Against Me!
New Wave
Sire
2007
C

Or that’s what someone wants you to believe. But the facts don’t lie: New Wave hit #57 on the Billboard charts in its first week, besting its predecessor by more than 50 spots. Spin recently asked on its front cover whether it might just be the best record of the year. Ben Lee just covered the thing in its entirety and posted it on his website. Publicly and critically, the band is riding high. And why shouldn’t they be? New Wave is a catchy little thing that only has one major misstep (“Stop!”) and a number of obvious highlights (“New Wave,” “Borne on the FM Waves of the Heart”).
Another interesting fact about New Wave is that I just don’t get it at all. I’ll admit freely that I’d never heard a note of their folk-punk until digesting all the praise for New Wave and deciding to review this record. (And, anyway, the band has said in interviews that they want people to hear this record apart from their previous work, so I feel fine in obliging them.) I’d argue, though, that being an expert on the group’s verbose and ragged past wouldn’t help all that much. This is a different sounding band with pretty much the exact same lyrical concerns. Get over it.
Maybe the problem is that those concerns are so general as to be useless. “Is anyone restless like me?” Sure. Americans abroad act stupid? Right. You have some trepidation about your band signing a major label contract?

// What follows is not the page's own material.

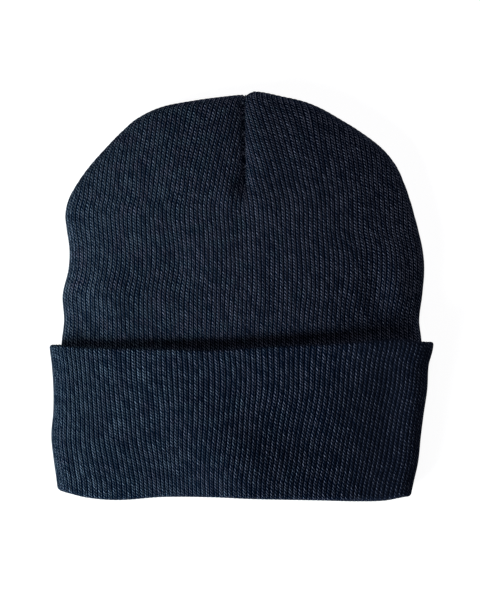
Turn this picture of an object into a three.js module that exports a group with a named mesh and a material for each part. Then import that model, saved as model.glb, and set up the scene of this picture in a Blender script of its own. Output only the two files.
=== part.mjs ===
// A cuffed winter hat of fine rib knit, lying flat on its back with its front up.
//
// Lengths are millimetres. The table is z = 0, +Y runs from the rim to the tip, +X is to the right as
// the hat is seen from above, and the origin is under the middle of the hat.
//
// The body is a knitted tube pressed flat: a sheet on the table, a domed sheet above it, and a round fold
// along each side. Four darts close it at the tip. The cuff follows the body from outside.

import * as THREE from 'three';

// Driving sizes of the body.
const CROWN_WIDTH = 190; // across the flat body where it leaves the cuff
const CROWN_HEIGHT = 132.8; // from the cuff's top edge to the gathered tip
const CROWN_LOFT = 24; // from the table to the top of the body
const KNIT = 3; // wall of two layers of knit
const FOLD_HOLLOW = 2; // radius left open inside a side fold
const TIP_TUCK = 1.8; // the right panel stands this much above the left one at the tip

// Driving sizes of the front and back darts.
const SEAM_DEPTH = 2.2;
const SEAM_WIDTH = 2.6;
const BACK_SEAM_DEPTH = 0.9;

// Driving sizes of the cuff.
const CUFF_HEIGHT = 82.6; // from its top edge to the rim
const CUFF_STAND = 2.9; // how far its top edge stands off the body
const INNER_LEG = 6; // how far the rim's knit reaches back inside the mouth
const DRAPE = 15; // length over which the body sinks to the table above the cuff

const CLEARANCE = 0.3; // between pieces, and between the legs of the cuff

// The mesh.
const FOLD_STEPS = 4; // columns round a quarter of a side fold
const SHEET_STEPS = 12; // columns from a side fold to a seam
const CROWN_ROWS = 19; // rows from the cuff's top edge to the tip
const LEG_ROWS = 7; // rows of the cuff, which the body inside it shares
const BEND_STEPS = 8; // round the rim
const LIP_STEPS = 4; // round the cuff's top edge

const HALF_WIDTH = CROWN_WIDTH / 2;
const FOLD_RADIUS = FOLD_HOLLOW + KNIT;
const TIP_Y = (CROWN_HEIGHT + CUFF_HEIGHT - TIP_TUCK) / 2;
const EDGE_Y = TIP_Y - CROWN_HEIGHT;
const RIM_RADIUS = KNIT + CLEARANCE / 2;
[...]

Of course you do. In fact, it’s only when lead singer Tom Gabel gets slightly oblique that he begins to hit on any ideas or feelings that approach a complexity befitting a college graduate. “There’s an ocean in my soul where the waters do not curve” goes the refrain to “The Ocean,” but it’s preceded by Gabel admitting that he would’ve chosen to have been born a woman. Then again, it might simply be the music. New Wave is pop-punk through and through, rarely stooping to acknowledge other genres. And when it does—“Stop,” their Franz Ferdinand moment—the band proves itself feeble enough at stepping outside of its comfortable niche that you might wish it hadn’t done so in the first place.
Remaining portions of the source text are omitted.